Быть может, сыграло роль то, что Печерин не успел завершить работу над мемуарами, оставшимися во многом фрагментарными. Однако, возможно, этот фактор не был ни единственным, ни определяющим. Прибыв в Европу не в первый раз и надолго, как потом оказалось, даже навсегда, Печерин до конца жизни не жалел о своей эмиграции, несмотря на позднейший мировоззренческий кризис, вызвавший в чем-то сближающее с Герценом обращение к России. Автор «Замогильных записок» стремится в книге «оправдать» себя, объяснить сделанный выбор (ср.: "Apologia pro vita mea" («Апология/оправдание моей жизни»)), а соответственно, и четче противопоставить Запад и родину той эпохи, какими они ему виделись в момент отъезда. Молодое, восторженное противопоставление символа воли, света, исполнения мечты (Запад) и символа несвободы, тьмы, безысходности (родина)1 снимается поздней авторской разъедающей самоиронией, скептицизмом, окрашивающими повествование о России и Европе, тем самым своеобразно объединяющими их и выражающими тотальное разочарование Печерина в достижимости идеалов, утрату смысла жизни, духовное отчуждение от мира. Вероятно, это с ним произошло потому, что его идеалы были слишком высоки и неопределенны, слишком личностны, даже" индивидуалистичны, а также слишком - однозначно соотносились с Западом, от которого Печерин ждал их немедленной реализации. Не обретя ее сразу по пересечении европейской границы, он отчаялся когда-либо ее обрести.

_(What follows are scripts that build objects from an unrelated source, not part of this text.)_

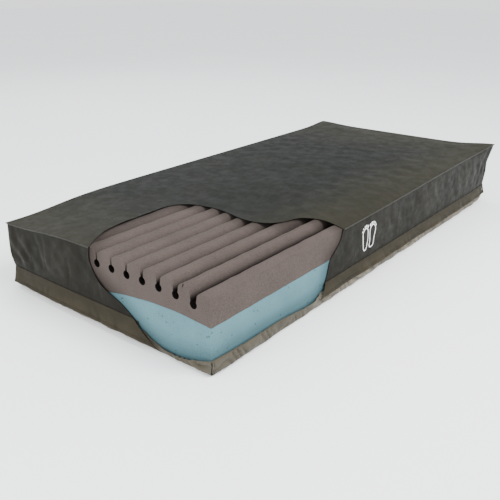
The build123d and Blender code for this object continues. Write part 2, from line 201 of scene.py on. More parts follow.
def tuck_and_roll(x, y, z):
    """How far the corners and the bottom edge pull in along x and y, and how strongly each point is at a corner."""
    s = shape()
    corner_reach, window_share = 0.075, 0.25
    roll_depth, roll_height, roll_reach = 0.0045, 0.020, 0.012
    dx, dy = HALF_L - np.abs(x), HALF_W - np.abs(y)
    h = z / top_height(np.clip(y, -HALF_W, HALF_W))
    at_window = (x < 0) & (y < 0)
    corner = np.exp(-(dx**2 + dy**2) / (2 * corner_reach**2)) * np.where(at_window, window_share, 1.0)
    pull = corner * s.tuck * smooth((0.62 - h) / 0.55)
    uneven = 1 + 0.55 * ripple(x + y, x - y, 8, 0.13, 0.3)
    rolled = roll_depth * uneven * np.clip(1 - z / roll_height, 0.0, 1.0) ** 2
    pull_x = pull + rolled * np.exp(-np.maximum(dx, 0) / roll_reach)
    pull_y = pull + rolled * np.exp(-np.maximum(dy, 0) / roll_reach)
    return pull_x, pull_y, corner, h


def settle(x, y, h):
    """How far points rise from the flat form: the near edge stands up at the head, a foot corner hangs down."""
    s = shape()
    slump_along, slump_across, rise_from, rise_over = 0.16, 0.14, -0.35, 1.2
    off = (x + HALF_L) ** 2 / (2 * slump_along**2) + (y - HALF_W) ** 2 / (2 * slump_across**2)
    slope = np.clip((s.slope_width - HALF_W - y) / s.slope_width, 0, 1) ** 2
    up = s.head_rise * slope * smooth((x - rise_from) / rise_over)
    return (up - s.slump * np.exp(-off)) * smooth(h)


def drape(p):
    """Moves points of the cover from its flat form to the way the cloth lies: flared top corners, tucked
    bottom corners, a rolled bottom edge and an uneven top.  p is an array of points and is returned anew."""
    x, y, z = p[:, 0].copy(), p[:, 1].copy(), p[:, 2].copy()
    pull_x, pull_y, corner, h = tuck_and_roll(x, y, z)
    s = shape()
    flare = corner * s.ear * smooth((h - 0.60) / 0.40) ** 1.6 * np.where((x < 0) & (y > 0), 0.1, 1.0)
    at_head = (x > 0) & (y < 0)
    rise = corner * np.where(at_head, 0.014, 0.004) * smooth((h - 0.6) / 0.4) + settle(x, y, h)
    dx, dy = HALF_L - np.abs(x), HALF_W - np.abs(y)
    inside = smooth(np.minimum(dx, dy) / 0.10) * smooth((h - 0.9) / 0.1)
    soft = 0.0016 * ripple(x, y, 3, 0.42) + 0.0007 * ripple(x, y, 4, 0.13) + 0.0012
    moved = x + np.sign(x) * (flare - pull_x), y + np.sign(y) * (flare - pull_y), z + rise + inside * soft
    return np.stack(moved, 1)


# ======================= making meshes =======================
def deselect():
    if bpy.context.object and bpy.context.object.mode != "OBJECT":
        bpy.ops.object.mode_set(mode="OBJECT")
    bpy.ops.object.select_all(action="DESELECT")


def focus(o):
    """Makes this the only selected and the active object."""
    deselect()
    bpy.context.view_layer.objects.active = o
    o.select_set(True)


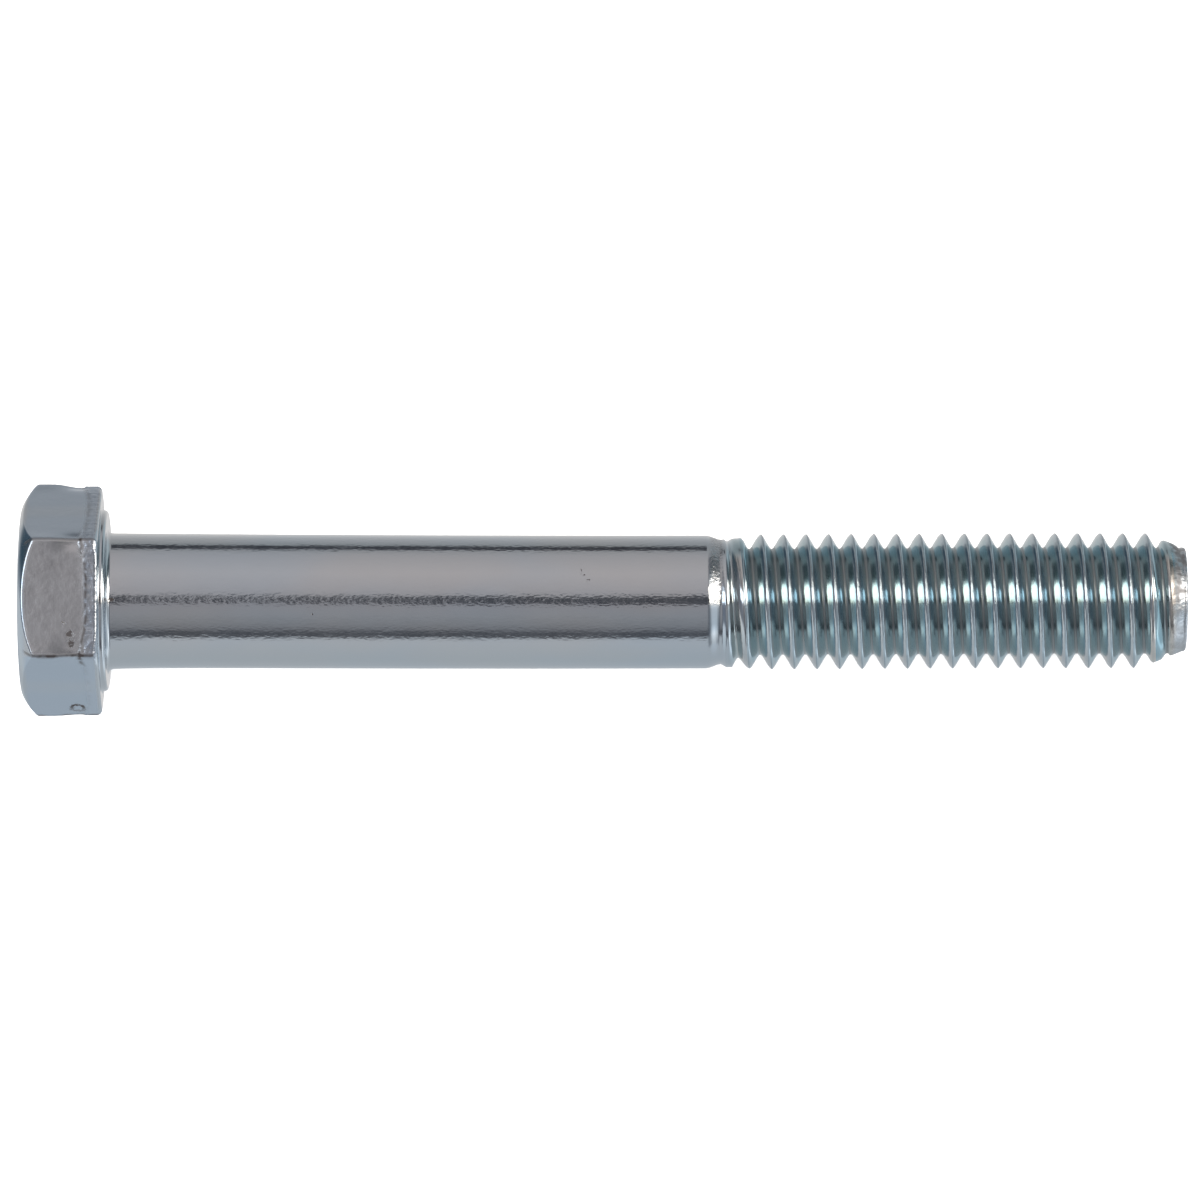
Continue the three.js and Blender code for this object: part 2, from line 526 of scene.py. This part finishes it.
def rolled(tree, radius_group, size, geometry, along, turn, shape=None):
    """The sheet wrapped around the axis. shape may move each ring and change its radius."""
    ask = tree.nodes.new("GeometryNodeGroup")
    ask.node_tree = radius_group
    feed(tree, ask.inputs["Along"], along)
    feed(tree, ask.inputs["Turn"], turn)
    for name, value in size.items():
        feed(tree, ask.inputs[name], value)
    radius = Field(tree, ask.outputs["Radius"])
    if shape:
        along, radius = shape(radius)
    move = place_node(tree, "GeometryNodeSetPosition", Geometry=geometry,
                      Position=around_axis(tree, along, turn, radius))
    return move.outputs["Geometry"]


def thread_tree(material):
    """Rolls the thread and the point on the open end of the forged blank."""
    tree = bpy.data.node_groups.new("rolled_thread", "GeometryNodeTree")
    tree.is_modifier = True
    tree.interface.new_socket("Geometry", in_out="INPUT", socket_type="NodeSocketGeometry")
    number_inputs(tree, THREAD_SIZES)
    tree.interface.new_socket("Geometry", in_out="OUTPUT", socket_type="NodeSocketGeometry")
    given = tree.nodes.new("NodeGroupInput")
    size = {name: Field(tree, given.outputs[name]) for name in THREAD_SIZES}
    radius_group = thread_radius_group()

    # The rows follow the helix, closer together on the crests and in the roots than on the flanks.
    # They start and end past the thread, where they all fall on one ring and are merged.
    first_turn = math.floor((BODY_END - CREST_PLACE) / PITCH) - 1
    turns = math.ceil((POINT_EDGE - CREST_PLACE) / PITCH) - first_turn
    geometry, u, turn = sheet_of_rows(tree, turns * ROWS_A_PITCH + 1)
    wound = u * turns
    crowded = wound - (wound * (2 * TURN)).sin() * (0.6 / (2 * TURN))
    free = size["Crest place"] + (crowded + turn + first_turn) * size["Pitch"]
    along = free.at_least(size["Body end"]).at_most(size["Point edge"])
    thread = rolled(tree, radius_group, size, geometry, along, turn)

    # The point's end: an eased rim, then the slightly domed face where the wire was cut.
    geometry, u, turn = sheet_of_rows(tree, 17)
    rim_share, easing = 0.4, 0.14 * MM
    angle = (u / rim_share).at_most(1.0) * (TURN / 4)
    inwards = ((u - rim_share) / (1 - rim_share)).at_least(0.0)

    def point_end(radius):
        rise = angle.sin() * 0.86 + inwards.ramp(0.0, 0.55) * 0.14
        rim = radius - (1.0 - angle.cos()) * easing
        return size["Point edge"] + (size["Length"] - size["Point edge"]) * rise, rim * (1.0 - inwards)

    end = rolled(tree, radius_group, size, geometry, size["Point edge"], turn, point_end)

    joined = tree.nodes.new("GeometryNodeJoinGeometry")
    for piece in (given.outputs["Geometry"], thread, end):
        tree.links.new(piece, joined.inputs[0])
    merged = place_node(tree, "GeometryNodeMergeByDistance",
                        Geometry=joined.outputs[0], Distance=0.002 * MM)
    real = place_node(tree, "GeometryNodeRealizeInstances", Geometry=merged.outputs["Geometry"])
    finished = place_node(tree, "GeometryNodeSetMaterial",
                          Geometry=real.outputs["Geometry"], Material=material)
    result = tree.nodes.new("NodeGroupOutput")
    tree.links.new(finished.outputs["Geometry"], result.inputs["Geometry"])
    return tree


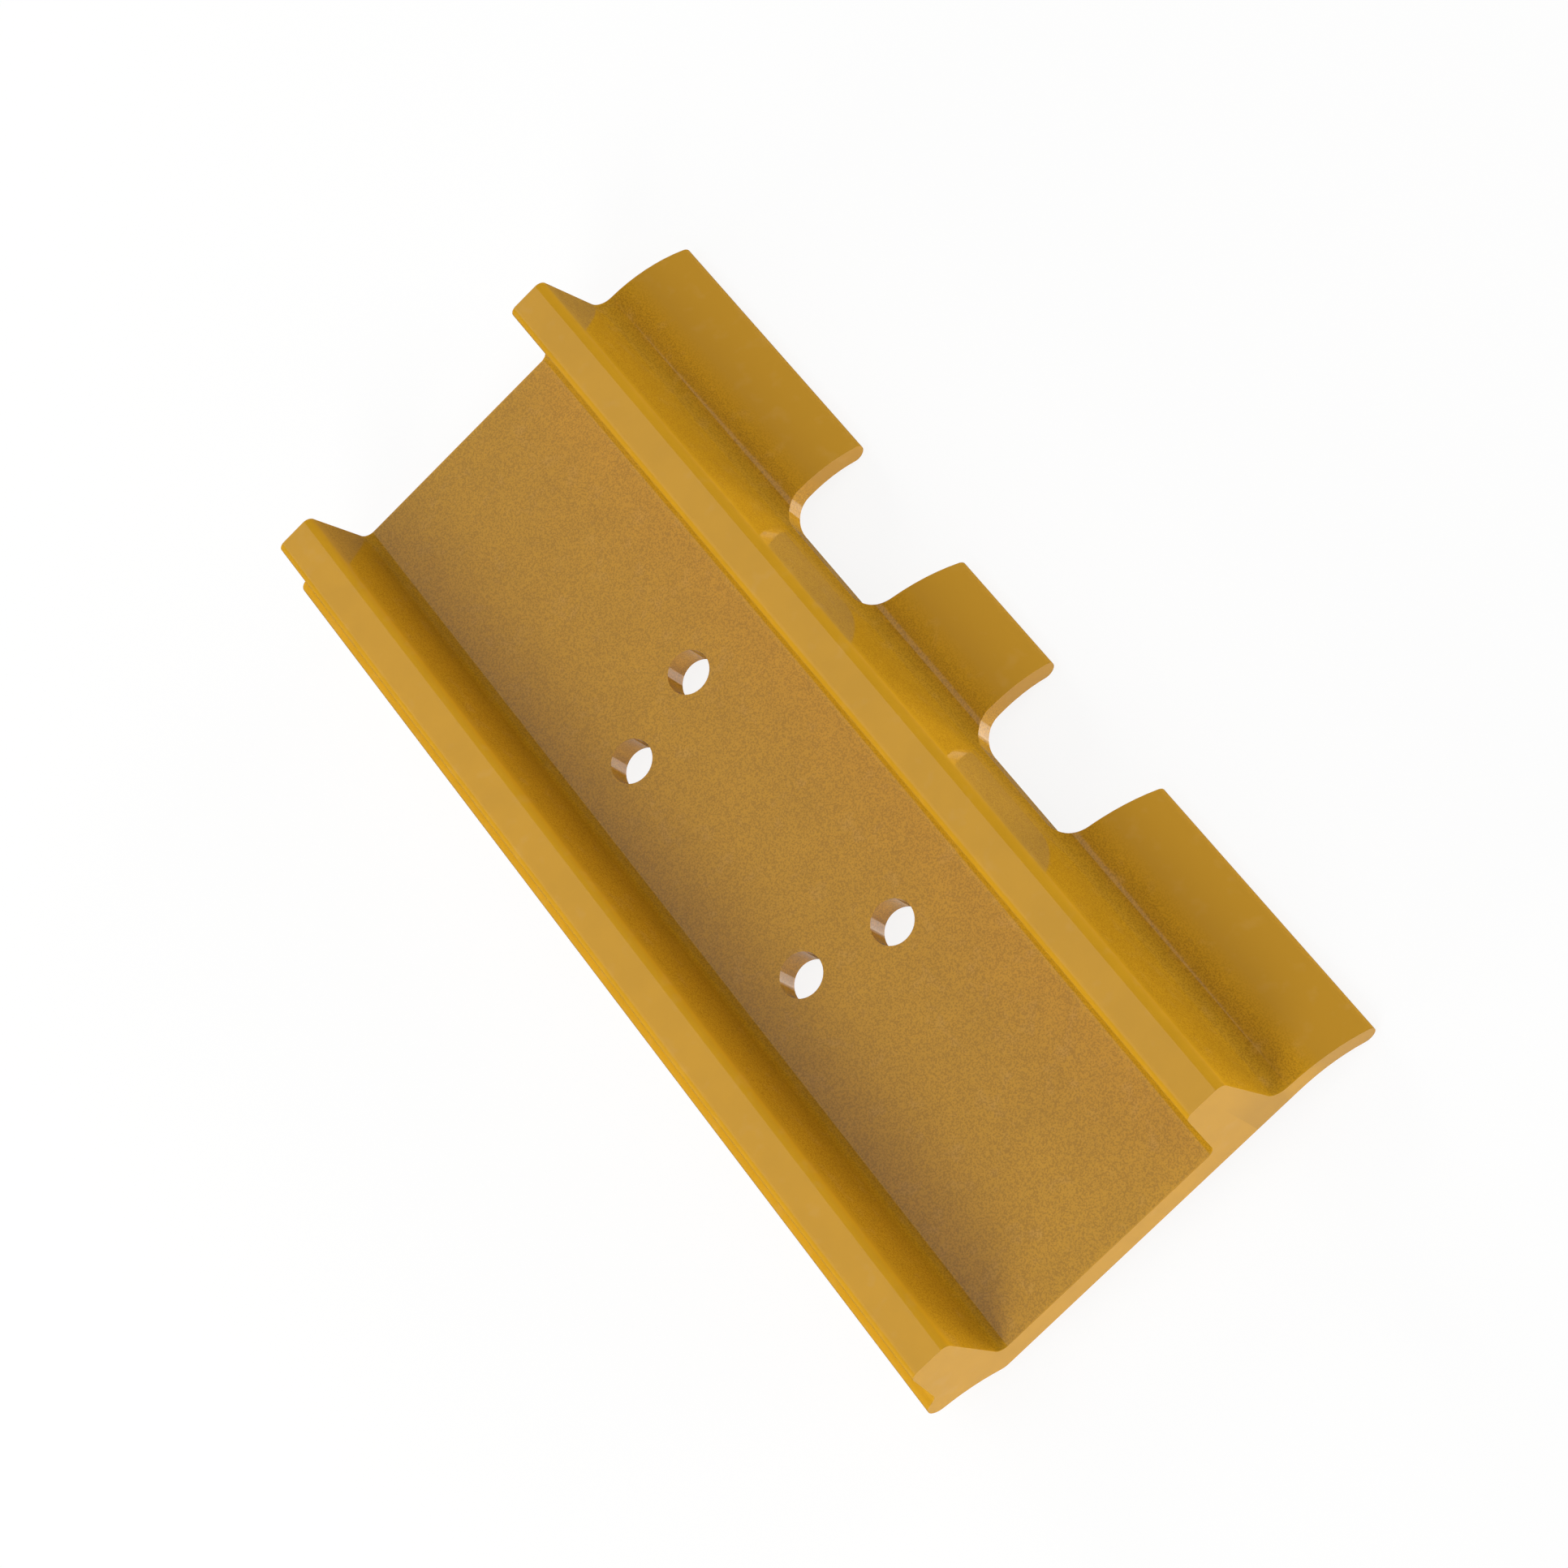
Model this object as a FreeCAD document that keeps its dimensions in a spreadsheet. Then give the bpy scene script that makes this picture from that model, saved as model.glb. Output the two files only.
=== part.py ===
import FreeCAD, Part
import math
import os
import Sketcher

V = FreeCAD.Vector

# Double-grouser track shoe of a crawler excavator, rolled as one bar and cut to length.
# X runs across the track, along the bar. Y points to the notched front lip. Z points to the ground side.
# The origin is the middle of the bolt pattern, on the flat seat that bolts down on the track links.

doc = FreeCAD.newDocument("TrackShoe")

# ---------------------------------------------------------------- driving dimensions, millimetres and degrees
sheet = doc.addObject("Spreadsheet::Sheet", "Dimensions")
sheetRow = [1]


def dimension(alias, value, note):
    row = sheetRow[0]
    sheet.set("A%d" % row, note)
    sheet.set("B%d" % row, str(value))
    sheet.setAlias("B%d" % row, alias)
    sheetRow[0] = row + 1


dimension("shoe_width", 500.0, "cut length of the rolled bar")
dimension("web_thickness", 13.6, "plate between the two grousers")
dimension("grouser_height", 55.3, "link seat to grouser crest")
dimension("grouser_crest", 19.2, "crest width between the flank lines")
dimension("flank_draft", 7.9, "rolling draft of every flank")
dimension("front_grouser_start", 69.3, "bolt centre forward to the front crest")
dimension("rear_grouser_start", 59.1, "bolt centre back to the rear crest")
dimension("crest_radius", 4.0, "rounding of the crest corners")
dimension("root_radius", 5.0, "fillet from the flanks to the web")
dimension("lip_root_radius", 8.0, "fillet from the front flank to the lip")
dimension("lip_height", 10.2, "top of the lip above the link seat")
dimension("lip_top_radius", 62.2, "bend of the lip, upper face")
dimension("lip_reach", 139.85, "bolt centre forward to the lip edge")
dimension("lip_under_radius", 52.4, "bend of the lip, lower face")
dimension("lip_under_start", 102.6, "where the lower bend begins")
dimension("lip_nose_radius", 4.2, "full round of the lip edge")
dimension("heel_radius", 5.8, "round of the rear heel")
dimension("heel_back", 84.3, "heel centre behind the bolt centre")
dimension("heel_height", 18.3, "heel centre above the link seat")
dimension("heel_fillet", 5.0, "fillet from the rear flank to the heel")
dimension("recess_radius", 60.7, "hollow that clears the next shoe's lip")
dimension("recess_depth", 46.9, "hollow centre below the link seat")
dimension("seat_radius", 6.0, "break between the link seat and the hollow")
dimension("bolt_hole", 20.2, "track bolt hole diameter")
dimension("front_pair", 156.3, "spacing of the front bolt pair")
dimension("rear_pair", 132.6, "spacing of the rear bolt pair")
dimension("pair_distance", 43.7, "front pair to rear pair")
dimension("notch_centre", 71.4, "notch centre line from the middle")
dimension("notch_root", 96.6, "bolt centre forward to the notch root")
dimension("notch_root_width", 69.0, "root width between the flank lines")
dimension("notch_flare", 6.0, "flare of each notch side")
dimension("notch_corner", 13.6, "corner radius of the notch")
dimension("notch_reach", 160.0, "outer end of the notch cutter")
doc.recompute()


def cell(alias):
    return float(sheet.get(alias))


width = cell("shoe_width")
web = cell("web_thickness")
crest = cell("grouser_height")
draft = math.radians(cell("flank_draft"))
frontCrest = cell("front_grouser_start")
rearCrest = -cell("rear_grouser_start")
crestWidth = cell("grouser_crest")

body = doc.addObject("PartDesign::Body", "TrackShoeBody")
body.Label = "track_shoe"


def originPlane(role):
    for feature in body.Origin.OriginFeatures:
        if feature.Role == role:
            return feature
    raise RuntimeError("no origin plane " + role)


def newSketch(name, role):
    sketch = body.newObject("Sketcher::SketchObject", name)
    sketch.AttachmentSupport = [(originPlane(role), "")]
    sketch.MapMode = "FlatFace"
    return sketch


def bound(sketch, name, formula, *constraint):
    index = sketch.addConstraint(Sketcher.Constraint(*constraint))
    sketch.renameConstraint(index, name)
    sketch.setExpression("Constraints." + name, formula)


def point(y, z):
    return V(y, z, 0)


def arc(centre, radius, start, end):
    circle = Part.Circle(centre, V(0, 0, 1), radius)
    first = math.atan2(start.y - centre.y, start.x - centre.x)
    last = math.atan2(end.y - centre.y, end.x - centre.x)
    if last < first:
        last += 2 * math.pi
    return Part.ArcOfCircle(circle, first, last)


def toward(start, end, distance):
    return start + (end - start).normalize() * distance


# ---------------------------------------------------------------- where the section's curves meet
# Lip: two bends of nearly one centre, closed by a full round that touches both.
underRadius = cell("lip_under_radius")
topRadius = cell("lip_top_radius")
noseRadius = cell("lip_nose_radius")
noseX = cell("lip_reach") - noseRadius
underCentre = point(cell("lip_under_start"), -underRadius)
noseRise = math.sqrt((underRadius + noseRadius) ** 2 - (noseX - underCentre.x) ** 2)
noseCentre = point(noseX, underCentre.y + noseRise)
topZ = cell("lip_height") - topRadius
topRun = math.sqrt((topRadius - noseRadius) ** 2 - (noseCentre.y - topZ) ** 2)
topCentre = point(noseX - topRun, topZ)
noseUnder = toward(underCentre, noseCentre, underRadius)
noseTop = toward(topCentre, noseCentre, topRadius)

# Front flank of the front grouser, carried down to the lip's upper bend.
frontTop = point(frontCrest + crestWidth, crest)
lean = math.tan(draft)
footZ = cell("lip_height")
for step in range(30):
    footY = frontTop.x + (crest - footZ) * lean
    footZ = topCentre.y + math.sqrt(topRadius ** 2 - (footY - topCentre.x) ** 2)
lipFoot = point(footY, footZ)

# Heel: a round that ends the rear flank and touches the hollow below it.
heelRadius = cell("heel_radius")
recessRadius = cell("recess_radius")
heelCentre = point(-cell("heel_back"), cell("heel_height"))
recessDepth = cell("recess_depth")
offset = math.sqrt((recessRadius + heelRadius) ** 2 - (heelCentre.y + recessDepth) ** 2)
recessCentre = point(heelCentre.x - offset, -recessDepth)
heelUnder = toward(recessCentre, heelCentre, recessRadius)
seatBack = point(recessCentre.x + math.sqrt(recessRadius ** 2 - recessDepth ** 2), 0)
rearTop = point(rearCrest - crestWidth, crest)
heelZ = heelCentre.y + heelRadius
for step in range(30):
    heelY = rearTop.x - (crest - heelZ) * lean
    heelZ = heelCentre.y + math.sqrt(heelRadius ** 2 - (heelY - heelCentre.x) ** 2)
heelTop = point(heelY, heelZ)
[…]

В отличие от него, Герцен видел перед собой более конкретные общественные цели (социально-политические преобразования), направленные в будущее. Хотя их достижение и связывалось, в его представлении, в первую очередь, с Западом2, в перспективе они распространялись на все человечество, поэтому, испытав, как и Печерин, тяжелейшее разочарование в Западной Европе, Герцен все же затем испытал и духовное возрождение: в нем зажглась не ностальгическая и абстрактная (как у автора «Замогильных записок», пусть и обратившегося внутренним взором к родине, но переживавшего трагическую недостижимость лично для себя счастливого будущего), а, если можно так сказать, очень активная вера в Россию, на которую и обратились все силы, вся деятельность.